AI can generate a draft in seconds. It can match tone, follow a brief, and produce clean sentences that sound plausible. What it can’t do is tell you when the story underneath isn’t strong enough to carry the weight of the piece.
That’s the load-bearing story problem. It’s why subject matter experts still need editors — not to fix commas, but to identify when the structure won’t hold.
Editing isn’t about polish. It’s about recognizing when a piece is built on a premise that can’t support the conclusion, or when the through-line is so weak that every paragraph feels like it’s starting over.
AI doesn’t catch that because it doesn’t evaluate whether the story is load-bearing. It evaluates whether the sentences are coherent and the transitions are smooth. Those are different problems.
AI Optimizes for Surface Coherence, Not Structural Integrity
AI models predict the next likely word, sentence, or paragraph based on patterns in training data. That makes them excellent at producing text that feels fluent and sounds authoritative.
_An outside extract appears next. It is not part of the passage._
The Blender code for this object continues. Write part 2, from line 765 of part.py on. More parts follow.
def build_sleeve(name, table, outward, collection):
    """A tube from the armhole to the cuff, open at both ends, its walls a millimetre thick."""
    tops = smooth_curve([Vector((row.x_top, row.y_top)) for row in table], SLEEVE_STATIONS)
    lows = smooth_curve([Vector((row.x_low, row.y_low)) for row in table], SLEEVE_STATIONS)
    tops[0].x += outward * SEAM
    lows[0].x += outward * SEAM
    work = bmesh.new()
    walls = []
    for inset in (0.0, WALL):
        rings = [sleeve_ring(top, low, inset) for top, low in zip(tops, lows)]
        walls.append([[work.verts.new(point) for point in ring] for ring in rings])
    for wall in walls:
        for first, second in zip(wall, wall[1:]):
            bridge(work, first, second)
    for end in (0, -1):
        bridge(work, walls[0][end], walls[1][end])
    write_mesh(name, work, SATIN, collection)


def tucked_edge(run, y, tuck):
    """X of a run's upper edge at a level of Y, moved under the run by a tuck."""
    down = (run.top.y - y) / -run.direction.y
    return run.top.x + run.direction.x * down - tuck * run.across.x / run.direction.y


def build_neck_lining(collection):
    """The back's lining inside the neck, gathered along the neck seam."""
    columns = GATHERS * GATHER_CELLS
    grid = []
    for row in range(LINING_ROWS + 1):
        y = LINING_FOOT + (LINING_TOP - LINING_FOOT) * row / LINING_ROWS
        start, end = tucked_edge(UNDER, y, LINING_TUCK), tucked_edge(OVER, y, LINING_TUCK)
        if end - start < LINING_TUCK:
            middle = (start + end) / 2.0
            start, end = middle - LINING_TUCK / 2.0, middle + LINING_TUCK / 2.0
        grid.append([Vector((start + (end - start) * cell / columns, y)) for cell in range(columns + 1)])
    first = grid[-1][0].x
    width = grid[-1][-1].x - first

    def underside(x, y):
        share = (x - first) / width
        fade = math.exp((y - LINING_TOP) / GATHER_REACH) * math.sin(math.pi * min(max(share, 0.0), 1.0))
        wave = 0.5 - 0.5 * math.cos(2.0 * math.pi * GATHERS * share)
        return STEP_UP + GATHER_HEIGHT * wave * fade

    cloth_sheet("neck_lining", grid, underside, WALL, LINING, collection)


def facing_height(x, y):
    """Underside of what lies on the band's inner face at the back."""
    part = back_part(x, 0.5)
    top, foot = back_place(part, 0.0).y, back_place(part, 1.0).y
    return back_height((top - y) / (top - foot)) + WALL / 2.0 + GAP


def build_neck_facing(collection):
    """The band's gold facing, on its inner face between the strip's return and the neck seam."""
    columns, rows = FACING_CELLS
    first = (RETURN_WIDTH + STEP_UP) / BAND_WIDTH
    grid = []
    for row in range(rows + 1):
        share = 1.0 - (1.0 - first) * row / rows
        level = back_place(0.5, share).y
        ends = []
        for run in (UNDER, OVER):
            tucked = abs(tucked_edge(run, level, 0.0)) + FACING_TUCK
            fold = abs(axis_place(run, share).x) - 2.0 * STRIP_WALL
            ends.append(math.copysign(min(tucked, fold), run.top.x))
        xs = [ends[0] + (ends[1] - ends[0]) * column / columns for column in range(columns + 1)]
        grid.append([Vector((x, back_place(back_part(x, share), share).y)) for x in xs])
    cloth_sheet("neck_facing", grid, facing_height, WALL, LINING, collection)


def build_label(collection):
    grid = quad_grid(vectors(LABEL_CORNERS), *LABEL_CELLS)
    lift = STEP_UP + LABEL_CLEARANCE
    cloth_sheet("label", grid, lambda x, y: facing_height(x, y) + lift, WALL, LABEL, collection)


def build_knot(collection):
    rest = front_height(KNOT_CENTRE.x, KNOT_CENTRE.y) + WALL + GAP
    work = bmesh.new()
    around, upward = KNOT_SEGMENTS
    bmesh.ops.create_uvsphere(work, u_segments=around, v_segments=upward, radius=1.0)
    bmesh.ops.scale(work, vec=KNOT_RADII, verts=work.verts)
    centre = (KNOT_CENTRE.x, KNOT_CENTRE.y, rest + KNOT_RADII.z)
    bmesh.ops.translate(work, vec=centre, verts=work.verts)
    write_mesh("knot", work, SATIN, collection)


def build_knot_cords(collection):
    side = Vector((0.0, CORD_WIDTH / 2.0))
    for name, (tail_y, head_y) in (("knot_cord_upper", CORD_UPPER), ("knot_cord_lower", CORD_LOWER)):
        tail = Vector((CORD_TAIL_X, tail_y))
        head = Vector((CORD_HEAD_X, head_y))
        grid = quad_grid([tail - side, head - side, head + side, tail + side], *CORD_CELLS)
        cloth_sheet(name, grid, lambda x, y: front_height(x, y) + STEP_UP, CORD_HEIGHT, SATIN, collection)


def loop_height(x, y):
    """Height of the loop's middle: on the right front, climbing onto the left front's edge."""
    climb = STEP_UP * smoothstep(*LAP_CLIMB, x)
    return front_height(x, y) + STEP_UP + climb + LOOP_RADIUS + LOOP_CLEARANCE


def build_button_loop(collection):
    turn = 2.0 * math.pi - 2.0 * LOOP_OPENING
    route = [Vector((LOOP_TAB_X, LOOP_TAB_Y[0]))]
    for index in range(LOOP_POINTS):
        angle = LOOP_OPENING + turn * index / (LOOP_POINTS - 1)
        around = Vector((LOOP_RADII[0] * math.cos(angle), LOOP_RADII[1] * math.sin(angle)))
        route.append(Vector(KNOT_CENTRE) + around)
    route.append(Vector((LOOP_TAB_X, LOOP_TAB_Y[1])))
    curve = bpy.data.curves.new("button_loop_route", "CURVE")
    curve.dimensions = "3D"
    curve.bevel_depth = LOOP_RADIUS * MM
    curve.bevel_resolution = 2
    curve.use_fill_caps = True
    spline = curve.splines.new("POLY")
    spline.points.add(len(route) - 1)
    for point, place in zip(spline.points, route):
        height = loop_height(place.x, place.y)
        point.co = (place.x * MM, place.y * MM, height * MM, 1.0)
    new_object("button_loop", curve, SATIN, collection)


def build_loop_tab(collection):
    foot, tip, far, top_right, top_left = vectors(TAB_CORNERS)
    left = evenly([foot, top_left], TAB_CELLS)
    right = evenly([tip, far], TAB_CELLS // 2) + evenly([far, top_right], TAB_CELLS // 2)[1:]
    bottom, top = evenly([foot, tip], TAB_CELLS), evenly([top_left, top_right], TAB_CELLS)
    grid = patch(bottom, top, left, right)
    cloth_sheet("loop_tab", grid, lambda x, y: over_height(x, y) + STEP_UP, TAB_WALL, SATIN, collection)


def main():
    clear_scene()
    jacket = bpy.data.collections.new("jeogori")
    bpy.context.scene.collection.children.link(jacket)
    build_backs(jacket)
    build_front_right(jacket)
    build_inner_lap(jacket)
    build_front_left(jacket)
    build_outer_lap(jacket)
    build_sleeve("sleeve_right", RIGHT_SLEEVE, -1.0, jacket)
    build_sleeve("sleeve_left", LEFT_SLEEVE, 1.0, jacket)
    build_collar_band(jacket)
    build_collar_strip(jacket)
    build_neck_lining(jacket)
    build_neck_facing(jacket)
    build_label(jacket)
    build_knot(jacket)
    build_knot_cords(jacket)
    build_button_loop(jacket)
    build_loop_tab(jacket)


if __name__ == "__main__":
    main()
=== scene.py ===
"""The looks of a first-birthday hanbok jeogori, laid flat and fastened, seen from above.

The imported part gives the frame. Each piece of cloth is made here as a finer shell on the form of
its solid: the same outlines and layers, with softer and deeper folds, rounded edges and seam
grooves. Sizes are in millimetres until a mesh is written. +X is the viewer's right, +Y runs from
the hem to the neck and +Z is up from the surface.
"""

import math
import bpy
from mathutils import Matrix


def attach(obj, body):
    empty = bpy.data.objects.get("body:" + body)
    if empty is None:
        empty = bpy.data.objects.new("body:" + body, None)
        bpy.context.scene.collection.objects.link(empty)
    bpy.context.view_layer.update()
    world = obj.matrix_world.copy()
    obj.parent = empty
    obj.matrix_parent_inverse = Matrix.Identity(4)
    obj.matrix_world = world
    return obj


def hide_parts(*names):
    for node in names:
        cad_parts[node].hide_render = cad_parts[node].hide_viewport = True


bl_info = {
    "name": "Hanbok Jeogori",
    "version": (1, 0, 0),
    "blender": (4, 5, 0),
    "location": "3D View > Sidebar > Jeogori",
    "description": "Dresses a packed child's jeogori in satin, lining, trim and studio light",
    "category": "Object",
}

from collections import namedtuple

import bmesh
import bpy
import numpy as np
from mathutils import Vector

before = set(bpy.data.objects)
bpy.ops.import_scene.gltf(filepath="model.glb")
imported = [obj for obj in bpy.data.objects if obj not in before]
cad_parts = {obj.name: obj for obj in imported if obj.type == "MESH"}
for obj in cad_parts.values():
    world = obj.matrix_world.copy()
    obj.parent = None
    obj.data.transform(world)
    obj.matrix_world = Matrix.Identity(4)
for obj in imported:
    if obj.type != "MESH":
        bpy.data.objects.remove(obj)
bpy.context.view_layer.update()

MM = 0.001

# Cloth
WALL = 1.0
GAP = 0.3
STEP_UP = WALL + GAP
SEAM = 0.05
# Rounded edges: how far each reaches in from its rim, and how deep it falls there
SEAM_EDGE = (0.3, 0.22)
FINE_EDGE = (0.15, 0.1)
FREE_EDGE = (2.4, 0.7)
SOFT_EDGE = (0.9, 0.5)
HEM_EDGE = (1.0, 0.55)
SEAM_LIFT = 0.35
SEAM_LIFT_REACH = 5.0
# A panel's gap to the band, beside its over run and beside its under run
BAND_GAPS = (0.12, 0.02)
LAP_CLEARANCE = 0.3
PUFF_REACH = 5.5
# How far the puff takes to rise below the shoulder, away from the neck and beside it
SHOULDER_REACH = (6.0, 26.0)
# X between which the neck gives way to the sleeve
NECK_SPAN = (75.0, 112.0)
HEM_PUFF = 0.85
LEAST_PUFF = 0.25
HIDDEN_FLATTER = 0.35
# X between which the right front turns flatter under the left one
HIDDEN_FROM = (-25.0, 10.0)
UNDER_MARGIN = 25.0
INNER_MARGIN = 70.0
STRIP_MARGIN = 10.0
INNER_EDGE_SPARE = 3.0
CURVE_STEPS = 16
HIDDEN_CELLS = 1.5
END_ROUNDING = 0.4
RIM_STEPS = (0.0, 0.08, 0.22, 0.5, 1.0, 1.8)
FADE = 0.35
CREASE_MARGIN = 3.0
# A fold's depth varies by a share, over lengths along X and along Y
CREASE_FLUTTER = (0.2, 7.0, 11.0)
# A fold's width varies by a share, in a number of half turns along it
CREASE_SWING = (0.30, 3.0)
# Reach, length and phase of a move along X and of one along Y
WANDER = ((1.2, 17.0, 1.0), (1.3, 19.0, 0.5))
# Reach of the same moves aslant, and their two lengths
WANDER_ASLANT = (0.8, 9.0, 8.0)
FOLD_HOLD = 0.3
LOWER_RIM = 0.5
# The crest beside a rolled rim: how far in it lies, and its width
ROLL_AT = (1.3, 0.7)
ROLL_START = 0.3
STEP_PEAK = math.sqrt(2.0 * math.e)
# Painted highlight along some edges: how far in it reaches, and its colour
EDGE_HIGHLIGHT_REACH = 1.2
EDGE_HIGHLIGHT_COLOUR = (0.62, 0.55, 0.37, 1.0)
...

Fluency isn’t the same as structural integrity.
A subject matter expert might draft a piece arguing that a particular framework is outdated. The AI can expand that draft, add examples, and smooth the language. What it won’t tell you is that the argument depends on a definition the expert never established, or that the examples don’t actually support the claim.
The piece reads well, but the story isn’t load-bearing. When a reader with domain knowledge encounters it, every flaw becomes obvious.
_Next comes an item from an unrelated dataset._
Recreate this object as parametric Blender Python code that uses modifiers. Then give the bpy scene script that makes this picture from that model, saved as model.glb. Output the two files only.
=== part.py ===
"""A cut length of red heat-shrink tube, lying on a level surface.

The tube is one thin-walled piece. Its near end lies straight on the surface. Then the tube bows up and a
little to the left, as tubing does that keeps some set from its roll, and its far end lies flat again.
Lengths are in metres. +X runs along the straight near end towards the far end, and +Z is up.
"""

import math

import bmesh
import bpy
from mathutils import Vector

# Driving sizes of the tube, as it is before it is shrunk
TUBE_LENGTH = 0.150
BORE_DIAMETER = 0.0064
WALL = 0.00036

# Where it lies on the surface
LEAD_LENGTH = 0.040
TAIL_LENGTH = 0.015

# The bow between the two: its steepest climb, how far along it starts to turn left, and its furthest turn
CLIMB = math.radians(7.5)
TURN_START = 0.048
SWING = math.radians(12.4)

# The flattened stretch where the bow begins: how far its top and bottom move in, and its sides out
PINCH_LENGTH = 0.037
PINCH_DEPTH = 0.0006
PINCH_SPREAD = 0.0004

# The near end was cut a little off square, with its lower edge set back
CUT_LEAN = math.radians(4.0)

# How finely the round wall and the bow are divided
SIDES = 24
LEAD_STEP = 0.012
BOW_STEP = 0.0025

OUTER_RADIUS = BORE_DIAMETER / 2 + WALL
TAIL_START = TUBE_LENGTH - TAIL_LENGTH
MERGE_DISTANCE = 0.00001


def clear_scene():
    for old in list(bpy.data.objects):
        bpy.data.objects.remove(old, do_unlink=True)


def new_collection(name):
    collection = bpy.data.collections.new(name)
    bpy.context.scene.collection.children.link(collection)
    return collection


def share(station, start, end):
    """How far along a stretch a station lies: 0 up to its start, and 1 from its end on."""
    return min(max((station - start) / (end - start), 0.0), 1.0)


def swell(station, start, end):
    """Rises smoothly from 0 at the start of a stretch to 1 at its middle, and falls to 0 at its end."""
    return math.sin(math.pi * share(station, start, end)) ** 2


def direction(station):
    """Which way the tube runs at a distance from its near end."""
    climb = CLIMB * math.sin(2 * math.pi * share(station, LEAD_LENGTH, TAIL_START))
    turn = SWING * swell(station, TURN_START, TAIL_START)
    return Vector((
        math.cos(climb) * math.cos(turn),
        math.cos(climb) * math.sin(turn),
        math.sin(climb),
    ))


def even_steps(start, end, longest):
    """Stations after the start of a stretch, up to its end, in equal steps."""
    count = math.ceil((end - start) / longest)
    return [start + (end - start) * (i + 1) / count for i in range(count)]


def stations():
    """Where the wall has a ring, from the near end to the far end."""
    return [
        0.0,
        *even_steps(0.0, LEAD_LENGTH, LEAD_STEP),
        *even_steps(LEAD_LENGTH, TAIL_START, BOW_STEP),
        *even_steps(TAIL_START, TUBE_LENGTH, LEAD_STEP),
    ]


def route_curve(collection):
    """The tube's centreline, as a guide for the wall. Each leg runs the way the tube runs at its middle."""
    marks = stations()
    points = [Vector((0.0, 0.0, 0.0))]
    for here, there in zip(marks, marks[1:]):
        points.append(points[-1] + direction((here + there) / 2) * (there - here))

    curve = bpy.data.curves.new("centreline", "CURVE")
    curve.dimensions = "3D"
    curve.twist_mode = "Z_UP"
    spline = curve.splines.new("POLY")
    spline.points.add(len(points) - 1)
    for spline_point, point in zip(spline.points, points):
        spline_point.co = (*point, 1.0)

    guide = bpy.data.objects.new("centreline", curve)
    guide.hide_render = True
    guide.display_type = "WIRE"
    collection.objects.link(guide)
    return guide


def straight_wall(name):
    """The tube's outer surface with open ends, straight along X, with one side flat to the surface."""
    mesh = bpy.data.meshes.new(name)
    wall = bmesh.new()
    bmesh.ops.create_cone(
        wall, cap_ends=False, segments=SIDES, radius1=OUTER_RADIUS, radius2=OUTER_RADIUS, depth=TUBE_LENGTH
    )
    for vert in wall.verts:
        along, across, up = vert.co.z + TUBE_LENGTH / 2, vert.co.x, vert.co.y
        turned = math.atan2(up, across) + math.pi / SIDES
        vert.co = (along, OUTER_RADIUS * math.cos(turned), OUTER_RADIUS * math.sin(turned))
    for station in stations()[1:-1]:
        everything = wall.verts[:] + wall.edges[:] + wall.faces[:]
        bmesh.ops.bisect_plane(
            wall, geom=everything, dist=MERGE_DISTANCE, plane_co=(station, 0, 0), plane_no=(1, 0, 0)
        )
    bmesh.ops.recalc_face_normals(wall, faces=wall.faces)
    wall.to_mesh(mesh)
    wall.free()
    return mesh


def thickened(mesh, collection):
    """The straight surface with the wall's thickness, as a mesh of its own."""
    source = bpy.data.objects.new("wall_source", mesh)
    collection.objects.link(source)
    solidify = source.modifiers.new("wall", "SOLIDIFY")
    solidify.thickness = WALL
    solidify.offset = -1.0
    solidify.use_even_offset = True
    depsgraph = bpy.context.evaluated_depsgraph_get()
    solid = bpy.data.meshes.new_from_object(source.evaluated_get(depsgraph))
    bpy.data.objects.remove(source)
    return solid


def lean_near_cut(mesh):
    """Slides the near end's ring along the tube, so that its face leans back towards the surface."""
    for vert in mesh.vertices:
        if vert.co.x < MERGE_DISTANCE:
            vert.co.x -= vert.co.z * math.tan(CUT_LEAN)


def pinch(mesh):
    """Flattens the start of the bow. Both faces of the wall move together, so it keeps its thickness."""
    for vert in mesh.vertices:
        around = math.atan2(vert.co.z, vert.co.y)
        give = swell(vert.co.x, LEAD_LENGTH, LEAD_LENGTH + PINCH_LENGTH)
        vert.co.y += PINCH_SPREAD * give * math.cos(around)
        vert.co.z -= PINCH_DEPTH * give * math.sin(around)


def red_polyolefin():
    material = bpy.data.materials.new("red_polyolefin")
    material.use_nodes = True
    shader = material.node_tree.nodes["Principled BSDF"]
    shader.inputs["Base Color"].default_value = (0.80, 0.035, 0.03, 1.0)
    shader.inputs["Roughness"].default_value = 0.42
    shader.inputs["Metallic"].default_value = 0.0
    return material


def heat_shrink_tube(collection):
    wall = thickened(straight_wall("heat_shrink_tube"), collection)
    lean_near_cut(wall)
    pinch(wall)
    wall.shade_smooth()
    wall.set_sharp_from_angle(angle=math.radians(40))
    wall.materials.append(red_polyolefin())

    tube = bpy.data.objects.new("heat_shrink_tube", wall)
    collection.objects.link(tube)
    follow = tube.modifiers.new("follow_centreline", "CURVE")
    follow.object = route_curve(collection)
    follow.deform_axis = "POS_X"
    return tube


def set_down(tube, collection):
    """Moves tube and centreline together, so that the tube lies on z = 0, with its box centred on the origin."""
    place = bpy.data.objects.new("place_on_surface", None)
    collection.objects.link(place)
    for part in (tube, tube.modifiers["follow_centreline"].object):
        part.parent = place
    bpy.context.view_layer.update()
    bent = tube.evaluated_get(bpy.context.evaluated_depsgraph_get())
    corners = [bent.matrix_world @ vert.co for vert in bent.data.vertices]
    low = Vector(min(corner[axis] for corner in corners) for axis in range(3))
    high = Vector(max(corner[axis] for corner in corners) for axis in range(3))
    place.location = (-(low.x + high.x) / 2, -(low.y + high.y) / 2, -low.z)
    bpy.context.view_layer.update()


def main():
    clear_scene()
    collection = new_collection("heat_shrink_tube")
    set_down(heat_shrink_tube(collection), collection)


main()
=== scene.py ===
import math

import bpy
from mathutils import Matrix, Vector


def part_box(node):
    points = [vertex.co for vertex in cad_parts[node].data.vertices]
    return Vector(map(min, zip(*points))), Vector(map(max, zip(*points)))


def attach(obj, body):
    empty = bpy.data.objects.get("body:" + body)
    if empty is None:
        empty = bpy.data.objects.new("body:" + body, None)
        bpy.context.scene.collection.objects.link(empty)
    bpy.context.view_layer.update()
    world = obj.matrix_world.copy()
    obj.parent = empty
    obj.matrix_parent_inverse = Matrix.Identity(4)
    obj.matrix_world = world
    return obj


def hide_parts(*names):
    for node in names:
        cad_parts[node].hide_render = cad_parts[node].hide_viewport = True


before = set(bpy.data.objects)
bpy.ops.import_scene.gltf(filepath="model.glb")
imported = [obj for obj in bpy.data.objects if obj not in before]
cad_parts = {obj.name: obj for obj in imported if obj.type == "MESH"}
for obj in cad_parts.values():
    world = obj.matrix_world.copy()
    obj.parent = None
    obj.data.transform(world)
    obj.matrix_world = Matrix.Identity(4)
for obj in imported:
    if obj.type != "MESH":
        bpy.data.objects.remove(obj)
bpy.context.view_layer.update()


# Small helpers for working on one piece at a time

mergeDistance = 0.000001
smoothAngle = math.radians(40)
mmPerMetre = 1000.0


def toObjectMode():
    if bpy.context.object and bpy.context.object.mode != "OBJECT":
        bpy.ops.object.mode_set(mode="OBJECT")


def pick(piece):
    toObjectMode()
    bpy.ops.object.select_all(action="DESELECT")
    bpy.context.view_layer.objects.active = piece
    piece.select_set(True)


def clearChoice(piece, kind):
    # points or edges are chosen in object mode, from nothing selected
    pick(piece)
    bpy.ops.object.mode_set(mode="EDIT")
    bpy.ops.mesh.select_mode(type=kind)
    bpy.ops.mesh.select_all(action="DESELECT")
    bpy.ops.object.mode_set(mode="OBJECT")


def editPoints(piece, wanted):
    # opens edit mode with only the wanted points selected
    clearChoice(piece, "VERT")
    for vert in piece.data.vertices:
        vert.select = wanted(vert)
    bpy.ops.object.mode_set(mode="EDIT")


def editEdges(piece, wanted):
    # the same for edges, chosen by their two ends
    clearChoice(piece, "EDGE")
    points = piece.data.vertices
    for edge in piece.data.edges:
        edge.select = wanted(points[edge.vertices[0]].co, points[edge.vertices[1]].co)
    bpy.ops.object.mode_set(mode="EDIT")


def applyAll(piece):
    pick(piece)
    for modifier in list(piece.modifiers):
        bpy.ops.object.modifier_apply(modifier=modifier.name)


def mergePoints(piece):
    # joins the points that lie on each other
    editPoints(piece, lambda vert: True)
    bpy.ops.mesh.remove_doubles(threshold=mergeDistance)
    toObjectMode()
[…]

Editors catch this because they’re asking a different question. Not “Does this sound good?” but “Does this hold up?” That’s a structural question, and it requires understanding what the piece is trying to do and whether the parts are arranged to do it.
The Expert Knows Too Much to See What’s Missing
Subject matter experts write from a place of deep familiarity. They assume context that isn’t on the page because it’s so obvious to them that they don’t realize it needs to be stated.
AI can’t fill that gap because it doesn’t know what the expert knows. It only knows what’s in the prompt and the draft.
I’ve seen this pattern dozens of times: an expert writes a piece explaining why a common practice is flawed. The logic is clear to them because they’ve spent years observing the failure mode. But the draft skips the step where the reader learns why the practice exists in the first place.
Without that setup, the critique lands flat. The expert doesn’t see the omission because the context is automatic for them.
An editor sees it immediately because they’re reading as a proxy for the audience. They notice when a leap happens, when a term goes undefined, or when the argument assumes a shared understanding that isn’t there. AI can flag vague language or suggest transitions, but it can’t tell you that the entire middle section is solving a problem the reader doesn’t yet understand.
AI Can’t Distinguish Between a Weak Story and a Story That Needs Refinement
Some drafts are salvageable. The core idea is strong, but the structure needs rearranging or a key example needs to be swapped out.
Other drafts are built on a premise that doesn’t work. No amount of revision will fix them. The difference is whether the story is load-bearing.
AI treats every draft as refinable. It’ll iterate endlessly, adjusting tone, adding detail, and restructuring sections. But it won’t tell you to scrap the piece and start over because the central argument is circular or the thesis is too broad to be useful.
That’s a judgment call. It requires understanding not just what the draft says, but what it’s trying to accomplish and whether that’s achievable.
Editors make that call by asking whether the story can carry the weight of the piece. If the answer is no, they’ll push back before the expert invests more time in a draft that won’t work. AI doesn’t push back — it optimizes whatever you give it, which means you can end up with a beautifully polished piece that still doesn’t land.
The Real Role of AI Is to Surface the Draft Faster, Not to Evaluate It
AI is useful for getting words on the page. It helps experts move from a rough outline to a full draft without getting stuck on phrasing or transitions.
That’s valuable, especially for people who think more clearly when they have something to react to rather than a blank page. But the draft is just the starting point.
The question is whether the story underneath is strong enough to support the piece. That’s where the editor comes in — not to rewrite, but to identify whether the structure holds, whether the argument is complete, and whether the piece will do what the expert needs it to do.
The best use of AI in this process is as infrastructure. It handles the repetitive work of drafting and formatting so the expert and editor can focus on the higher-order question: is this story load-bearing? If the answer is yes, the AI can help refine it. If the answer is no, the editor catches it before the expert wastes time on a piece that won’t work.
What This Means for Subject Matter Experts
If you’re using AI to draft content, treat it as a tool for speed, not for judgment. It’ll give you a draft that sounds plausible, but it won’t tell you if the story underneath is weak.
That’s the editor’s job. It’s the reason editors won’t be replaced.
The load-bearing story problem is structural, not stylistic. AI can’t solve it because it doesn’t evaluate whether the premise supports the conclusion or whether the argument is complete — it only evaluates whether the sentences flow.